16.4.2. Insect growth regulators

Insect growth regulators (IGRs) are compounds that affect insect growth via interference with metabolism or development. They offer a high level of efficiency against specific stages of many insect pests, with a low level of mammalian toxicity. The two most commonly used groups of IGRs are distinguished by their mode of action. Chemicals that interfere with the normal maturation of insects by disturbing the hormonal control of metamorphosis are the juvenile hormone mimics, such as juvenoids (e.g. fenoxycarb, hydroprene, methoprene, pyriproxyfen). These halt development so that the insect either fails to reach the adult stage or the resulting adult is sterile and malformed. As juvenoids deleteriously affect adults rather than immature in- sects, their use is most appropriate to species in which the adult rather than the larva is the pest, such as fleas, mosquitoes, and ants. The chitin synthesis inhibitors (e.g. diflubenzuron, triflumuron) prevent the formation of chitin, which is a vital component of insect cuticle. Many conventional insecticides cause a weak inhibition of chitin synthesis, but the benzoylureas (also known as benzoylphenylureas or acylureas, of which diflubenzuron and triflumuron are examples) strongly inhibit formation of cuticle. Insects exposed to chitin synthesis inhibitors usually die at or immediately after ecdysis. Typically, the affected insects shed the old cuticle partially or not all and, if they do succeed in escaping from their exuviae, their body is limp and easily damaged as a result of the weakness of the new cuticle.

IGRs, which are fairly persistent indoors, usefully control insect pests in storage silos and domestic premises. Typically, juvenoids are used in urban pest control and inhibitors of chitin synthesis have greatest application in controlling beetle pests of stored grain. However, IGRs (e.g. pyriproxyfen) have been used also in field crops, for example in citrus in southern Africa. This use has led to severe secondary pest outbreaks because of their adverse effects on natural enemies, especially coccinellids but also wasp parasitoids. Spray drift from IGRs applied in African orchards also has affected the development of non-target beneficial insects, such as silkworms. In the USA, in the citrus-growing areas of California, many growers are interested in using IGRs, such as pyriproxyfen and buprofezin, to control California red scale (Diaspididae: Aonidiella aurantii); however, trials have shown that such chemicals have high toxicity to the predatory coccinellids that control several scale pests. The experimental application of methoprene (often used as a mosquito larvicide) to wetlands in the USA resulted in benthic communities that were impoverished in non- target insects, as a result of both direct toxic and indirect food-web effects, although there was a 1–2 year lag-time in the response of the insect taxa to application of this IGR.

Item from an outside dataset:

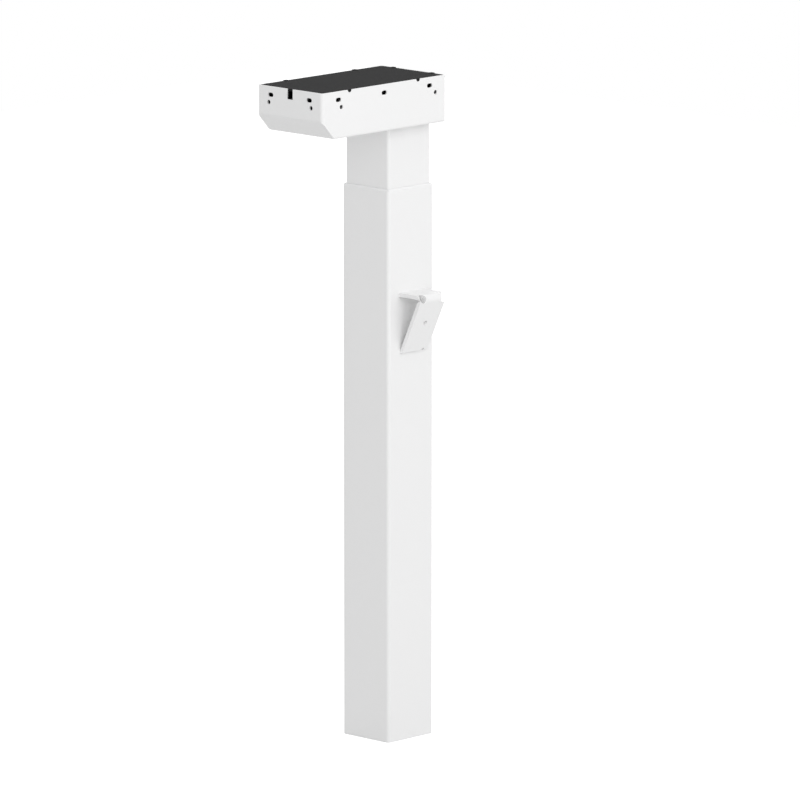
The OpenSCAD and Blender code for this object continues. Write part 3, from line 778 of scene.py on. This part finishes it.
def addSmallPart(bodies, ends, x, y, alongX, look):
    length, width, height = look["smallSize"]
    board, tip = look["plate"][1][2], length / 2 - look["endLength"]
    for work, start, stop, grow in ((bodies, -tip, tip, 0.0),
                                    (ends, -length / 2, -tip, look["endGrowth"]),
                                    (ends, tip, length / 2, look["endGrowth"])):
        spanX, spanY = (start, stop), (-width / 2 - grow, width / 2 + grow)
        if not alongX:
            spanX, spanY = spanY, spanX
        addBlock(work, (x + spanX[0], y + spanY[0], board),
                 (x + spanX[1], y + spanY[1], board + height + grow), look["smallRound"])


def buildControlBoard(look):
    place = Matrix.Translation(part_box("control_board")[0])
    plate, relay, chips, legs, cans, smallBodies, smallEnds = (bmesh.new() for _ in range(7))
    addBlock(plate, *look["plate"], look["plateRound"])
    addBlock(relay, *look["relay"], look["relayRound"])
    for low, high in look["chips"]:
        addBlock(chips, low, high, look["chipRound"])
        addChipLegs(legs, low, high, look)
    board = look["plate"][1][2]
    marks = {"base": board, "top": board + look["canHeight"]}
    for x, y in look["capacitors"]:
        closedPrism(cans, latheRings(cans, look["canProfile"], marks, look["canSides"], x=x, y=y))
    for x, y, count, stepX, stepY in look["smallRows"]:
        for i in range(count):
            addSmallPart(smallBodies, smallEnds, x + i * stepX, y + i * stepY, stepX == 0, look)
    for piece in (newPiece("boardPlate", plate, "lift", "green_board", place),
                  newPiece("boardRelay", relay, "lift", "light_plastic", place),
                  newPiece("boardChips", chips, "lift", "black_plastic", place),
                  newPiece("boardChipLegs", legs, "lift", "zinc_steel", place),
                  newPiece("boardCapacitors", cans, "lift", "cast_aluminium", place),
                  newPiece("boardSmallParts", smallBodies, "lift", "black_plastic", place),
                  newPiece("boardPartEnds", smallEnds, "lift", "zinc_steel", place)):
        smoothBelow(piece, 30)
        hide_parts("control_board")


buildSpindle(spindleThread)
buildWorm(wormThread)
buildWormWheel(wheelTeeth)
buildArmature(armatureWork)
buildControlBoard(controlBoard)
print("thread, worm, wheel, armature and board built")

Neem derivatives are another group of growth- regulatory compounds with significance in insect control (Box 16.3). Their ingestion, injection, or topical application disrupts molting and metamorphosis, with the effect depending on the insect and the concentration of chemical applied. Treated larvae or nymphs fail to molt, or the molt results in abnormal individuals in the subsequent instar; treated late-instar larvae or nymphs generally produce deformed and non-viable pupae or adults. These physiological effects of neem derivatives are not fully understood but are believed to result from interference with endocrine function; in particular, the main active principle of neem, azadirachtin (AZ), may act as an anti-ecdysteroid by blocking binding sites for ecdysteroid on the protein receptors. AZ may inhibit molting in insects by preventing the usual molt-initiating rise in ecdysteroid titer. Cuticle structures known to be particularly sensitive to ecdysteroids develop abnormally at low doses of AZ.

The newest group of IGRs developed for commercial use comprises the molting hormone mimics (e.g. tebufenozide), which are ecdysone agonists that appear to disrupt molting by binding to the ecdysone receptor protein. They have been used successfully against immature insect pests, especially lepidopterans. There are a few other types of IGRs, such as the anti-juvenile hormone analogs (e.g. precocenes), but these currently have little potential in pest control. Anti-juvenile hormones disrupt development by accelerating termination of the immature stages.